> [Data extract]
##########

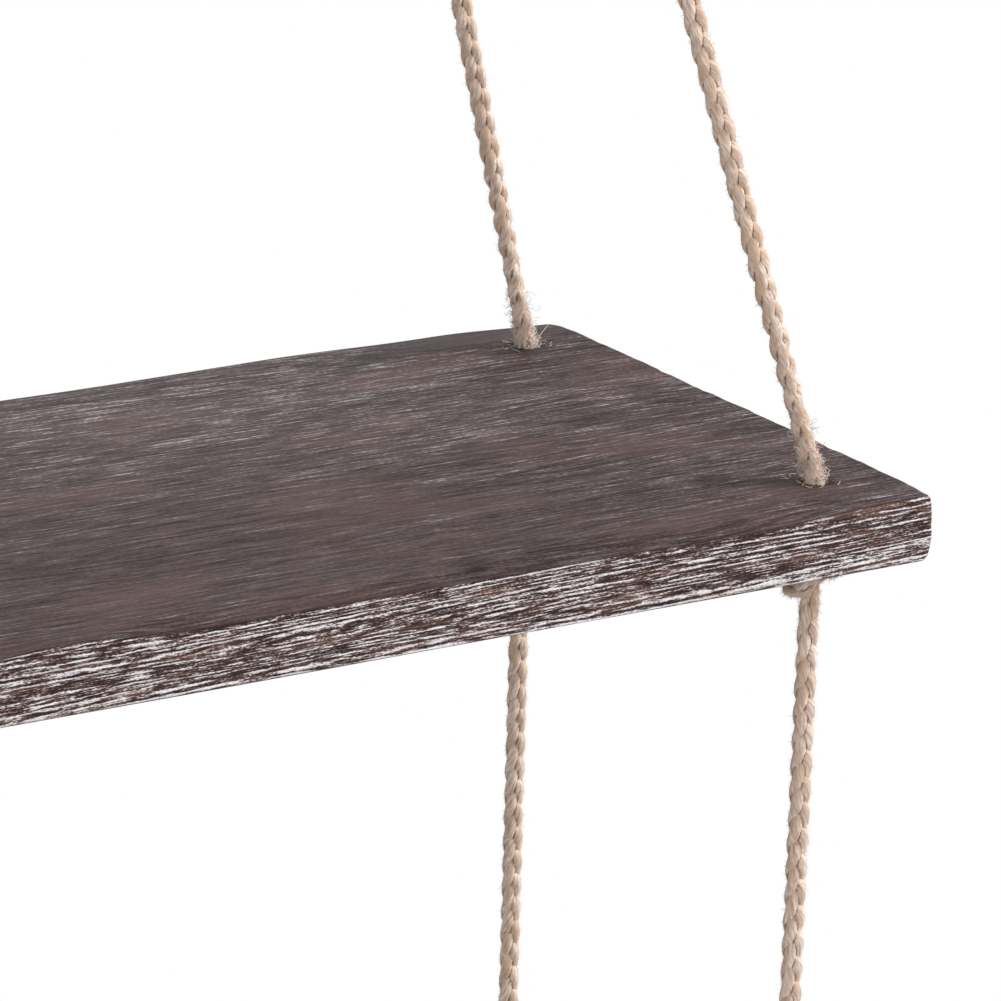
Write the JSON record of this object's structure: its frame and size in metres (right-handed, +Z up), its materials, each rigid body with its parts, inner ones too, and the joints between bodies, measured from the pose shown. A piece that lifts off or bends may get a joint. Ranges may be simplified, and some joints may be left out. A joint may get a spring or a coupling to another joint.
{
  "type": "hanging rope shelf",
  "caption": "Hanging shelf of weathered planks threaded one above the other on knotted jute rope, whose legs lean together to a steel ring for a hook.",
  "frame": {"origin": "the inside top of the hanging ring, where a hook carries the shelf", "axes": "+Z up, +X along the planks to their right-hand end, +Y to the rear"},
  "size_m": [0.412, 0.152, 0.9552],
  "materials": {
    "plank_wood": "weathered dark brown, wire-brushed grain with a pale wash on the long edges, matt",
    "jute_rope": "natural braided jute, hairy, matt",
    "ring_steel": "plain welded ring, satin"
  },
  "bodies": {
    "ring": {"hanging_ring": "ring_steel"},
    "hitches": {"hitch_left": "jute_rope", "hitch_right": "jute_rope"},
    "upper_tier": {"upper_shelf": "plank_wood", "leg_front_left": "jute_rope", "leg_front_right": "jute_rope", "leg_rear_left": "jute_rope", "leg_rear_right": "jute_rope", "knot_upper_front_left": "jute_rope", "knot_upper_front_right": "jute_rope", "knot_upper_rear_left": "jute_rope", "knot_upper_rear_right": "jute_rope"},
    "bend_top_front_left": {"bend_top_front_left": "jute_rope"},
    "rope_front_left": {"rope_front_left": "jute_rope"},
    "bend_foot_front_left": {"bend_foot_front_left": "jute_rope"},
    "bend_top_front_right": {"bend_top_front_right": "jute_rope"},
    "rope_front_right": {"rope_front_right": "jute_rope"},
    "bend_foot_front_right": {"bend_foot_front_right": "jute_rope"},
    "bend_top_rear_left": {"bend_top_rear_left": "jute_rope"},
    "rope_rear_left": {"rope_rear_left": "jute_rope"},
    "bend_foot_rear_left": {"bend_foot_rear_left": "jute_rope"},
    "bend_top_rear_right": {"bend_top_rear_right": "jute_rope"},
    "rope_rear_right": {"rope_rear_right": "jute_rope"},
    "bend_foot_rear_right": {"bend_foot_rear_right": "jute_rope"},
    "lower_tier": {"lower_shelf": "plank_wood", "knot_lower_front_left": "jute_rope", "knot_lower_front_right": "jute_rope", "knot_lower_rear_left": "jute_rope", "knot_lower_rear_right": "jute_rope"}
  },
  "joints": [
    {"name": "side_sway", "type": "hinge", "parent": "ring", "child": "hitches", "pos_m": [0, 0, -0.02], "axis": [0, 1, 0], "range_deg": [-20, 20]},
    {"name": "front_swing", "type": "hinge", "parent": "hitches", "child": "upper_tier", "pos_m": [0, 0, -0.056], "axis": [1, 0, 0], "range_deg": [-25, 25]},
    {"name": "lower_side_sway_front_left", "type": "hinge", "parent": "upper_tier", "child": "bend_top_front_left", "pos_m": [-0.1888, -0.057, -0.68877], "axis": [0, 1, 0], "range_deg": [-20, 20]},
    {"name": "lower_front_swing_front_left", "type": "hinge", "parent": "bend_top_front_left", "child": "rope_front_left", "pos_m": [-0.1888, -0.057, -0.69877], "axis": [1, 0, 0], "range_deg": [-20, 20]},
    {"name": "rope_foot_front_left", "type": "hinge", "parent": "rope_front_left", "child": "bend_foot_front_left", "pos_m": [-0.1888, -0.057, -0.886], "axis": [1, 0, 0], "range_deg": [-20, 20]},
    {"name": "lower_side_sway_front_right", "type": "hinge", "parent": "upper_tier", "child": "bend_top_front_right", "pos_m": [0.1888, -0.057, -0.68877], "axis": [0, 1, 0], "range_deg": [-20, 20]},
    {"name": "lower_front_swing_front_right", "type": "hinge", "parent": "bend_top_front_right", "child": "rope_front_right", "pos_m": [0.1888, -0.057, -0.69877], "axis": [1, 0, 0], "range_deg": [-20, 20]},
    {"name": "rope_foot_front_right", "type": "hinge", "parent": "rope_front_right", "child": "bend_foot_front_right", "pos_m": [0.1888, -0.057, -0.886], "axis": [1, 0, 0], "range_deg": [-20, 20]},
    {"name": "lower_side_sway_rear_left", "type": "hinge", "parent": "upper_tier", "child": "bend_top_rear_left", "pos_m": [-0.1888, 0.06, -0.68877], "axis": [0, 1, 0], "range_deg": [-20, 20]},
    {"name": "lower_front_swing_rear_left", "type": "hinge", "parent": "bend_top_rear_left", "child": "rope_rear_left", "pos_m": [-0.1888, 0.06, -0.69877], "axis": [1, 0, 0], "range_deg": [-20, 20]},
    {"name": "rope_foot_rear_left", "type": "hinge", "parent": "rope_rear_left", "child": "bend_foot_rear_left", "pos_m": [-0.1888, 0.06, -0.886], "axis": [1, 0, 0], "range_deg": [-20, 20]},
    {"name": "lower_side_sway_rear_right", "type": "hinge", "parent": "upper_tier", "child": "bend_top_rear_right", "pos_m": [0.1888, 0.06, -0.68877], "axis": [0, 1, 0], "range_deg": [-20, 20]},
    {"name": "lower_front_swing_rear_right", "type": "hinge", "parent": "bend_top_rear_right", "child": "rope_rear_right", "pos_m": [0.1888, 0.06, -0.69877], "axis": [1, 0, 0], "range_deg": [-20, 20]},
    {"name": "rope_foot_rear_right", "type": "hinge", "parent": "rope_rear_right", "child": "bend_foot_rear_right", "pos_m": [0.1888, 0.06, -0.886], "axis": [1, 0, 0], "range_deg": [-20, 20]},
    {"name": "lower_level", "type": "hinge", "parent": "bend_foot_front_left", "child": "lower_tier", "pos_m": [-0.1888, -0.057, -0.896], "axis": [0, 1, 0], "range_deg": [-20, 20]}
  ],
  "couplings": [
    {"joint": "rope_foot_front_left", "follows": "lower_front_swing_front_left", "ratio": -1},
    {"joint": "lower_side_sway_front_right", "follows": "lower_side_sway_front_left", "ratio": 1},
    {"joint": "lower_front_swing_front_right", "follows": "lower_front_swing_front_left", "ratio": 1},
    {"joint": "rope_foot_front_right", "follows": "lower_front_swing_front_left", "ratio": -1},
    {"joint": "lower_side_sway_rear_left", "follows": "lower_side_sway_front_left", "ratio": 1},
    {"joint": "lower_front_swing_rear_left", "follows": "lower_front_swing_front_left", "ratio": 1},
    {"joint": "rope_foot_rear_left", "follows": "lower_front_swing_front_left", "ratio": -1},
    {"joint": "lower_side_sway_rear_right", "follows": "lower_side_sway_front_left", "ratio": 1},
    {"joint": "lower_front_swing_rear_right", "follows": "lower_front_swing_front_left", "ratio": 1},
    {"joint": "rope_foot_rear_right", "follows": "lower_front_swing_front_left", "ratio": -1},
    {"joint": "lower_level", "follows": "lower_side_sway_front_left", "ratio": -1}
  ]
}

##########

> [Task instructions] Nothing should be changed: write out all of the data as is.

> [Solution for this problem]
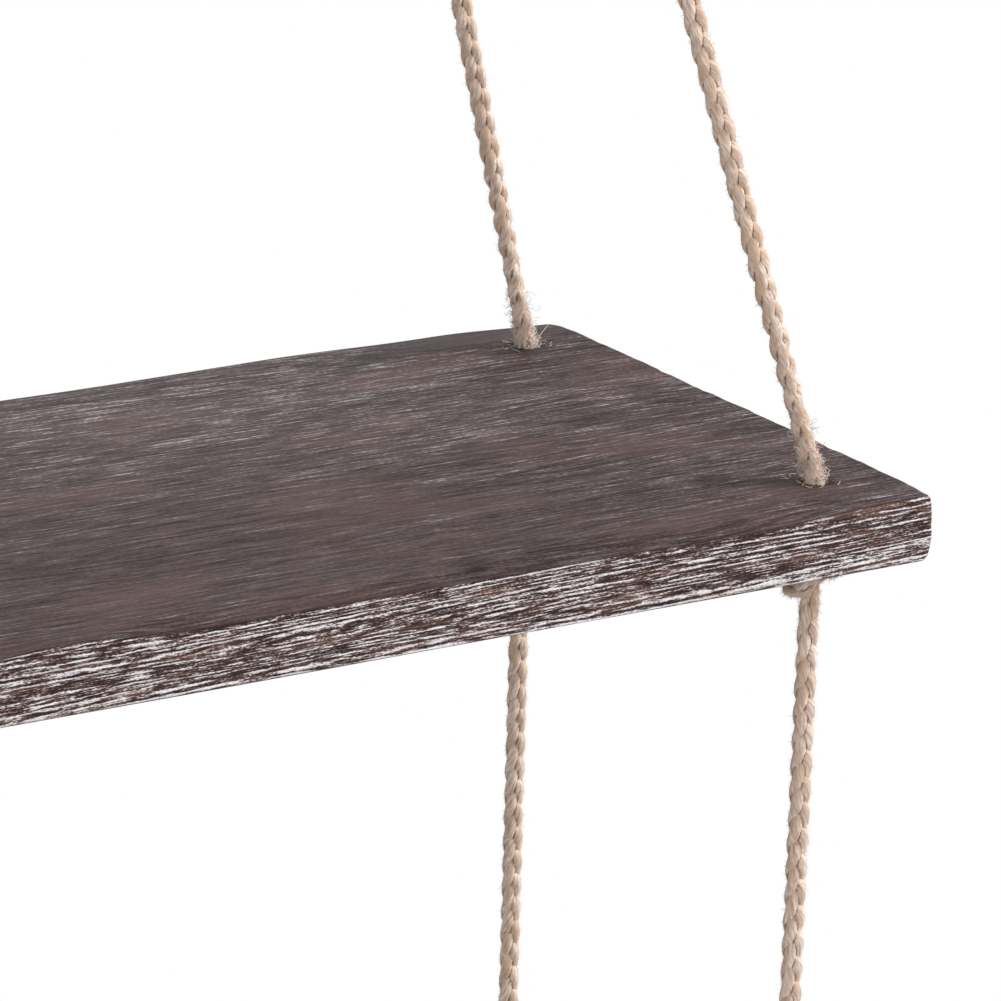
Write the JSON record of this object's structure: its frame and size in metres (right-handed, +Z up), its materials, each rigid body with its parts, inner ones too, and the joints between bodies, measured from the pose shown. A piece that lifts off or bends may get a joint. Ranges may be simplified, and some joints may be left out. A joint may get a spring or a coupling to another joint.
{
  "type": "hanging rope shelf",
  "caption": "Hanging shelf of weathered planks threaded one above the other on knotted jute rope, whose legs lean together to a steel ring for a hook.",
  "frame": {"origin": "the inside top of the hanging ring, where a hook carries the shelf", "axes": "+Z up, +X along the planks to their right-hand end, +Y to the rear"},
  "size_m": [0.412, 0.152, 0.9552],
  "materials": {
    "plank_wood": "weathered dark brown, wire-brushed grain with a pale wash on the long edges, matt",
    "jute_rope": "natural braided jute, hairy, matt",
    "ring_steel": "plain welded ring, satin"
  },
  "bodies": {
    "ring": {"hanging_ring": "ring_steel"},
    "hitches": {"hitch_left": "jute_rope", "hitch_right": "jute_rope"},
    "upper_tier": {"upper_shelf": "plank_wood", "leg_front_left": "jute_rope", "leg_front_right": "jute_rope", "leg_rear_left": "jute_rope", "leg_rear_right": "jute_rope", "knot_upper_front_left": "jute_rope", "knot_upper_front_right": "jute_rope", "knot_upper_rear_left": "jute_rope", "knot_upper_rear_right": "jute_rope"},
    "bend_top_front_left": {"bend_top_front_left": "jute_rope"},
    "rope_front_left": {"rope_front_left": "jute_rope"},
    "bend_foot_front_left": {"bend_foot_front_left": "jute_rope"},
    "bend_top_front_right": {"bend_top_front_right": "jute_rope"},
    "rope_front_right": {"rope_front_right": "jute_rope"},
    "bend_foot_front_right": {"bend_foot_front_right": "jute_rope"},
    "bend_top_rear_left": {"bend_top_rear_left": "jute_rope"},
    "rope_rear_left": {"rope_rear_left": "jute_rope"},
    "bend_foot_rear_left": {"bend_foot_rear_left": "jute_rope"},
    "bend_top_rear_right": {"bend_top_rear_right": "jute_rope"},
    "rope_rear_right": {"rope_rear_right": "jute_rope"},
    "bend_foot_rear_right": {"bend_foot_rear_right": "jute_rope"},
    "lower_tier": {"lower_shelf": "plank_wood", "knot_lower_front_left": "jute_rope", "knot_lower_front_right": "jute_rope", "knot_lower_rear_left": "jute_rope", "knot_lower_rear_right": "jute_rope"}
  },
  "joints": [
    {"name": "side_sway", "type": "hinge", "parent": "ring", "child": "hitches", "pos_m": [0, 0, -0.02], "axis": [0, 1, 0], "range_deg": [-20, 20]},
    {"name": "front_swing", "type": "hinge", "parent": "hitches", "child": "upper_tier", "pos_m": [0, 0, -0.056], "axis": [1, 0, 0], "range_deg": [-25, 25]},
    {"name": "lower_side_sway_front_left", "type": "hinge", "parent": "upper_tier", "child": "bend_top_front_left", "pos_m": [-0.1888, -0.057, -0.68877], "axis": [0, 1, 0], "range_deg": [-20, 20]},
    {"name": "lower_front_swing_front_left", "type": "hinge", "parent": "bend_top_front_left", "child": "rope_front_left", "pos_m": [-0.1888, -0.057, -0.69877], "axis": [1, 0, 0], "range_deg": [-20, 20]},
    {"name": "rope_foot_front_left", "type": "hinge", "parent": "rope_front_left", "child": "bend_foot_front_left", "pos_m": [-0.1888, -0.057, -0.886], "axis": [1, 0, 0], "range_deg": [-20, 20]},
    {"name": "lower_side_sway_front_right", "type": "hinge", "parent": "upper_tier", "child": "bend_top_front_right", "pos_m": [0.1888, -0.057, -0.68877], "axis": [0, 1, 0], "range_deg": [-20, 20]},
    {"name": "lower_front_swing_front_right", "type": "hinge", "parent": "bend_top_front_right", "child": "rope_front_right", "pos_m": [0.1888, -0.057, -0.69877], "axis": [1, 0, 0], "range_deg": [-20, 20]},
    {"name": "rope_foot_front_right", "type": "hinge", "parent": "rope_front_right", "child": "bend_foot_front_right", "pos_m": [0.1888, -0.057, -0.886], "axis": [1, 0, 0], "range_deg": [-20, 20]},
    {"name": "lower_side_sway_rear_left", "type": "hinge", "parent": "upper_tier", "child": "bend_top_rear_left", "pos_m": [-0.1888, 0.06, -0.68877], "axis": [0, 1, 0], "range_deg": [-20, 20]},
    {"name": "lower_front_swing_rear_left", "type": "hinge", "parent": "bend_top_rear_left", "child": "rope_rear_left", "pos_m": [-0.1888, 0.06, -0.69877], "axis": [1, 0, 0], "range_deg": [-20, 20]},
    {"name": "rope_foot_rear_left", "type": "hinge", "parent": "rope_rear_left", "child": "bend_foot_rear_left", "pos_m": [-0.1888, 0.06, -0.886], "axis": [1, 0, 0], "range_deg": [-20, 20]},
    {"name": "lower_side_sway_rear_right", "type": "hinge", "parent": "upper_tier", "child": "bend_top_rear_right", "pos_m": [0.1888, 0.06, -0.68877], "axis": [0, 1, 0], "range_deg": [-20, 20]},
    {"name": "lower_front_swing_rear_right", "type": "hinge", "parent": "bend_top_rear_right", "child": "rope_rear_right", "pos_m": [0.1888, 0.06, -0.69877], "axis": [1, 0, 0], "range_deg": [-20, 20]},
    {"name": "rope_foot_rear_right", "type": "hinge", "parent": "rope_rear_right", "child": "bend_foot_rear_right", "pos_m": [0.1888, 0.06, -0.886], "axis": [1, 0, 0], "range_deg": [-20, 20]},
    {"name": "lower_level", "type": "hinge", "parent": "bend_foot_front_left", "child": "lower_tier", "pos_m": [-0.1888, -0.057, -0.896], "axis": [0, 1, 0], "range_deg": [-20, 20]}
  ],
  "couplings": [
    {"joint": "rope_foot_front_left", "follows": "lower_front_swing_front_left", "ratio": -1},
    {"joint": "lower_side_sway_front_right", "follows": "lower_side_sway_front_left", "ratio": 1},
    {"joint": "lower_front_swing_front_right", "follows": "lower_front_swing_front_left", "ratio": 1},
    {"joint": "rope_foot_front_right", "follows": "lower_front_swing_front_left", "ratio": -1},
    {"joint": "lower_side_sway_rear_left", "follows": "lower_side_sway_front_left", "ratio": 1},
    {"joint": "lower_front_swing_rear_left", "follows": "lower_front_swing_front_left", "ratio": 1},
    {"joint": "rope_foot_rear_left", "follows": "lower_front_swing_front_left", "ratio": -1},
    {"joint": "lower_side_sway_rear_right", "follows": "lower_side_sway_front_left", "ratio": 1},
    {"joint": "lower_front_swing_rear_right", "follows": "lower_front_swing_front_left", "ratio": 1},
    {"joint": "rope_foot_rear_right", "follows": "lower_front_swing_front_left", "ratio": -1},
    {"joint": "lower_level", "follows": "lower_side_sway_front_left", "ratio": -1}
  ]
}